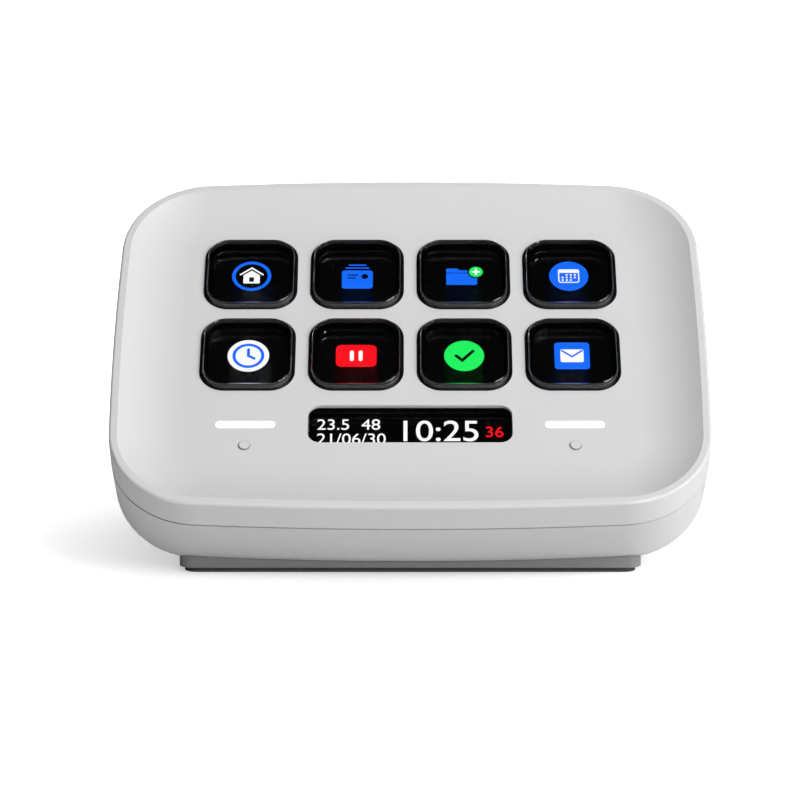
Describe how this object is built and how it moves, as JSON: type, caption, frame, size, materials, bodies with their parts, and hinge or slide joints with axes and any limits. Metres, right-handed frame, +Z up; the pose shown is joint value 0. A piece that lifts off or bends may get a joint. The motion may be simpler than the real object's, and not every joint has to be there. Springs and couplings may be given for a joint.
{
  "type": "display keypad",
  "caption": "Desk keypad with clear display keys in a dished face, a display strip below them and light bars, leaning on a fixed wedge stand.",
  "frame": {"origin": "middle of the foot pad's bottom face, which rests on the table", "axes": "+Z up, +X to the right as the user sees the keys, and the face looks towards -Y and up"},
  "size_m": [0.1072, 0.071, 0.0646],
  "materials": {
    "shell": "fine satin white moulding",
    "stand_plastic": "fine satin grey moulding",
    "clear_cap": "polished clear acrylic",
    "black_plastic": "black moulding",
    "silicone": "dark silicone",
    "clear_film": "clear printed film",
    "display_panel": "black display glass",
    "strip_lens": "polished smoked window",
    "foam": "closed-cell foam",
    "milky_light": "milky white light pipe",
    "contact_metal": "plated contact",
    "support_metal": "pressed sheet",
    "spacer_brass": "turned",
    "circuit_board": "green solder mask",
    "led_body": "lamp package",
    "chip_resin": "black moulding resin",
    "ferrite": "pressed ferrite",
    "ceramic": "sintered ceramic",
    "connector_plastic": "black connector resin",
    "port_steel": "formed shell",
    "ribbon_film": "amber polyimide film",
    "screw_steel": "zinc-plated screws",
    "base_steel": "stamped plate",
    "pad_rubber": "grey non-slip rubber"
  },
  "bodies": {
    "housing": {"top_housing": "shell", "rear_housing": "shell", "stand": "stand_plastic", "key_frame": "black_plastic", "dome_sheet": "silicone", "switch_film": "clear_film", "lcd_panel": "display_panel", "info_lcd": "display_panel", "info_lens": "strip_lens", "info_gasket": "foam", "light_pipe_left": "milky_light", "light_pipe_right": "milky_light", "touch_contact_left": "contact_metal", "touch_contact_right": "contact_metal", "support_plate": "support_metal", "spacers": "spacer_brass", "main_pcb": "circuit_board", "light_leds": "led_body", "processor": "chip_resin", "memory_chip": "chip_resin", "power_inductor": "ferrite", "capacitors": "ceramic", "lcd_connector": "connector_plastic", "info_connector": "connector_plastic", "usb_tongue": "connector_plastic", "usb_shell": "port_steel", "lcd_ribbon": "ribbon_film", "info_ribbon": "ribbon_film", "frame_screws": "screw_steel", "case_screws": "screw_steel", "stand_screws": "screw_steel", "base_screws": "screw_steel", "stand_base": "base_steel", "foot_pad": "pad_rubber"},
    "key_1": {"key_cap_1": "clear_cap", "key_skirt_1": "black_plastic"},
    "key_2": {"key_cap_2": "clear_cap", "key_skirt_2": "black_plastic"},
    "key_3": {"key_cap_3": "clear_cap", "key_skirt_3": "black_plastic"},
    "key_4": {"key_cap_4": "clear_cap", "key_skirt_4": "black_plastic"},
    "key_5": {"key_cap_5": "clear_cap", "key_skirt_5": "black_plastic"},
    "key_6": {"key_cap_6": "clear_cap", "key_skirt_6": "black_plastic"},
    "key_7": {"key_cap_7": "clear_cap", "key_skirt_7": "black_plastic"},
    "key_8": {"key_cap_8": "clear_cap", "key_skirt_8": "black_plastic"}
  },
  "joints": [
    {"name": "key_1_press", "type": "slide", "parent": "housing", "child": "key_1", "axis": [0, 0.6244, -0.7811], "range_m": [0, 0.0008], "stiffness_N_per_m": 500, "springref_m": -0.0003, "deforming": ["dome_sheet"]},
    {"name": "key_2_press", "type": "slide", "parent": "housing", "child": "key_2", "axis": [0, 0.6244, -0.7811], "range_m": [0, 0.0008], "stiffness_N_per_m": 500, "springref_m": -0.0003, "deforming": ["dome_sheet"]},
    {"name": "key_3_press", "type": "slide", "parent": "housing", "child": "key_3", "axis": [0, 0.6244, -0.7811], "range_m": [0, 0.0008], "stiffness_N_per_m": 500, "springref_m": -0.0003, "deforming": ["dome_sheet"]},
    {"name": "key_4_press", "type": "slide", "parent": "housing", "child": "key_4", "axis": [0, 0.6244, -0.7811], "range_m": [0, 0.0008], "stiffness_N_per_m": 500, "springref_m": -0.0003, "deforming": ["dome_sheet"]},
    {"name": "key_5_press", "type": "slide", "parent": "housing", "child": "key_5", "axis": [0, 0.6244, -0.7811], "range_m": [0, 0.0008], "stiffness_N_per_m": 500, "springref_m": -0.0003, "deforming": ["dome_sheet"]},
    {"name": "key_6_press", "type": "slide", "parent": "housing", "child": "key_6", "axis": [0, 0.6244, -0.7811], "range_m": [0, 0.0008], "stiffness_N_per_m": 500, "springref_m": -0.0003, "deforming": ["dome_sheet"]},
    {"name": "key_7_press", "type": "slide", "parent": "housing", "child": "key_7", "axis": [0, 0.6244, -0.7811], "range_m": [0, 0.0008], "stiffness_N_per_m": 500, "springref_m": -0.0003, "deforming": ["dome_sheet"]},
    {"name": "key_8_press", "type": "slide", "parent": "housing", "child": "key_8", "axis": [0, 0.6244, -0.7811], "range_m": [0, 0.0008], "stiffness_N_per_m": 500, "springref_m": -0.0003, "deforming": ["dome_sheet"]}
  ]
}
◆ ◆ ◆ ◆ ◆
* Set task *
Extract every line above exactly as it stands.

* Answer for the task *
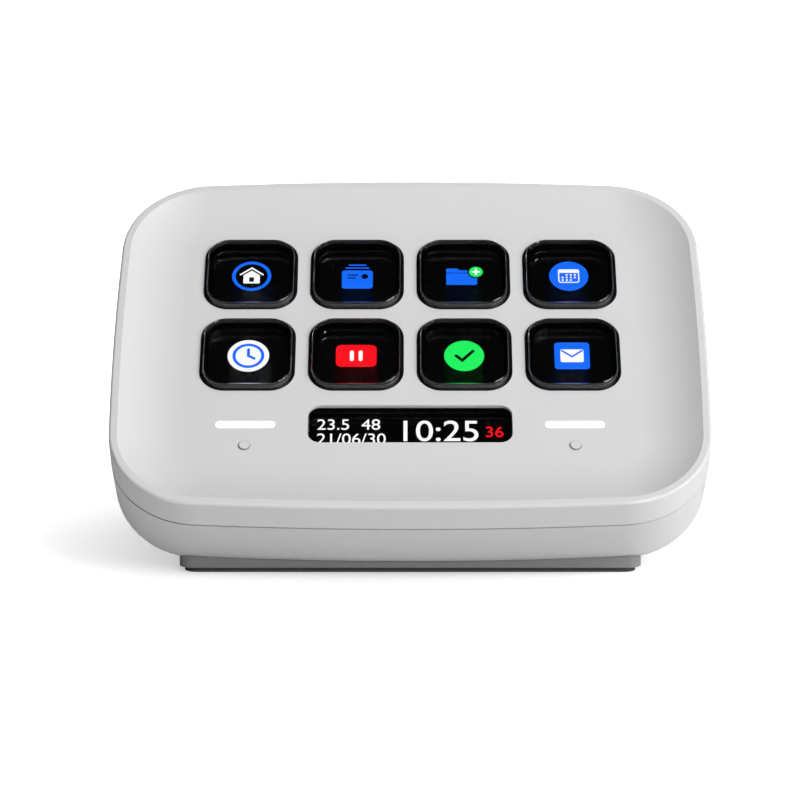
Describe how this object is built and how it moves, as JSON: type, caption, frame, size, materials, bodies with their parts, and hinge or slide joints with axes and any limits. Metres, right-handed frame, +Z up; the pose shown is joint value 0. A piece that lifts off or bends may get a joint. The motion may be simpler than the real object's, and not every joint has to be there. Springs and couplings may be given for a joint.
{
  "type": "display keypad",
  "caption": "Desk keypad with clear display keys in a dished face, a display strip below them and light bars, leaning on a fixed wedge stand.",
  "frame": {"origin": "middle of the foot pad's bottom face, which rests on the table", "axes": "+Z up, +X to the right as the user sees the keys, and the face looks towards -Y and up"},
  "size_m": [0.1072, 0.071, 0.0646],
  "materials": {
    "shell": "fine satin white moulding",
    "stand_plastic": "fine satin grey moulding",
    "clear_cap": "polished clear acrylic",
    "black_plastic": "black moulding",
    "silicone": "dark silicone",
    "clear_film": "clear printed film",
    "display_panel": "black display glass",
    "strip_lens": "polished smoked window",
    "foam": "closed-cell foam",
    "milky_light": "milky white light pipe",
    "contact_metal": "plated contact",
    "support_metal": "pressed sheet",
    "spacer_brass": "turned",
    "circuit_board": "green solder mask",
    "led_body": "lamp package",
    "chip_resin": "black moulding resin",
    "ferrite": "pressed ferrite",
    "ceramic": "sintered ceramic",
    "connector_plastic": "black connector resin",
    "port_steel": "formed shell",
    "ribbon_film": "amber polyimide film",
    "screw_steel": "zinc-plated screws",
    "base_steel": "stamped plate",
    "pad_rubber": "grey non-slip rubber"
  },
  "bodies": {
    "housing": {"top_housing": "shell", "rear_housing": "shell", "stand": "stand_plastic", "key_frame": "black_plastic", "dome_sheet": "silicone", "switch_film": "clear_film", "lcd_panel": "display_panel", "info_lcd": "display_panel", "info_lens": "strip_lens", "info_gasket": "foam", "light_pipe_left": "milky_light", "light_pipe_right": "milky_light", "touch_contact_left": "contact_metal", "touch_contact_right": "contact_metal", "support_plate": "support_metal", "spacers": "spacer_brass", "main_pcb": "circuit_board", "light_leds": "led_body", "processor": "chip_resin", "memory_chip": "chip_resin", "power_inductor": "ferrite", "capacitors": "ceramic", "lcd_connector": "connector_plastic", "info_connector": "connector_plastic", "usb_tongue": "connector_plastic", "usb_shell": "port_steel", "lcd_ribbon": "ribbon_film", "info_ribbon": "ribbon_film", "frame_screws": "screw_steel", "case_screws": "screw_steel", "stand_screws": "screw_steel", "base_screws": "screw_steel", "stand_base": "base_steel", "foot_pad": "pad_rubber"},
    "key_1": {"key_cap_1": "clear_cap", "key_skirt_1": "black_plastic"},
    "key_2": {"key_cap_2": "clear_cap", "key_skirt_2": "black_plastic"},
    "key_3": {"key_cap_3": "clear_cap", "key_skirt_3": "black_plastic"},
    "key_4": {"key_cap_4": "clear_cap", "key_skirt_4": "black_plastic"},
    "key_5": {"key_cap_5": "clear_cap", "key_skirt_5": "black_plastic"},
    "key_6": {"key_cap_6": "clear_cap", "key_skirt_6": "black_plastic"},
    "key_7": {"key_cap_7": "clear_cap", "key_skirt_7": "black_plastic"},
    "key_8": {"key_cap_8": "clear_cap", "key_skirt_8": "black_plastic"}
  },
  "joints": [
    {"name": "key_1_press", "type": "slide", "parent": "housing", "child": "key_1", "axis": [0, 0.6244, -0.7811], "range_m": [0, 0.0008], "stiffness_N_per_m": 500, "springref_m": -0.0003, "deforming": ["dome_sheet"]},
    {"name": "key_2_press", "type": "slide", "parent": "housing", "child": "key_2", "axis": [0, 0.6244, -0.7811], "range_m": [0, 0.0008], "stiffness_N_per_m": 500, "springref_m": -0.0003, "deforming": ["dome_sheet"]},
    {"name": "key_3_press", "type": "slide", "parent": "housing", "child": "key_3", "axis": [0, 0.6244, -0.7811], "range_m": [0, 0.0008], "stiffness_N_per_m": 500, "springref_m": -0.0003, "deforming": ["dome_sheet"]},
    {"name": "key_4_press", "type": "slide", "parent": "housing", "child": "key_4", "axis": [0, 0.6244, -0.7811], "range_m": [0, 0.0008], "stiffness_N_per_m": 500, "springref_m": -0.0003, "deforming": ["dome_sheet"]},
    {"name": "key_5_press", "type": "slide", "parent": "housing", "child": "key_5", "axis": [0, 0.6244, -0.7811], "range_m": [0, 0.0008], "stiffness_N_per_m": 500, "springref_m": -0.0003, "deforming": ["dome_sheet"]},
    {"name": "key_6_press", "type": "slide", "parent": "housing", "child": "key_6", "axis": [0, 0.6244, -0.7811], "range_m": [0, 0.0008], "stiffness_N_per_m": 500, "springref_m": -0.0003, "deforming": ["dome_sheet"]},
    {"name": "key_7_press", "type": "slide", "parent": "housing", "child": "key_7", "axis": [0, 0.6244, -0.7811], "range_m": [0, 0.0008], "stiffness_N_per_m": 500, "springref_m": -0.0003, "deforming": ["dome_sheet"]},
    {"name": "key_8_press", "type": "slide", "parent": "housing", "child": "key_8", "axis": [0, 0.6244, -0.7811], "range_m": [0, 0.0008], "stiffness_N_per_m": 500, "springref_m": -0.0003, "deforming": ["dome_sheet"]}
  ]
}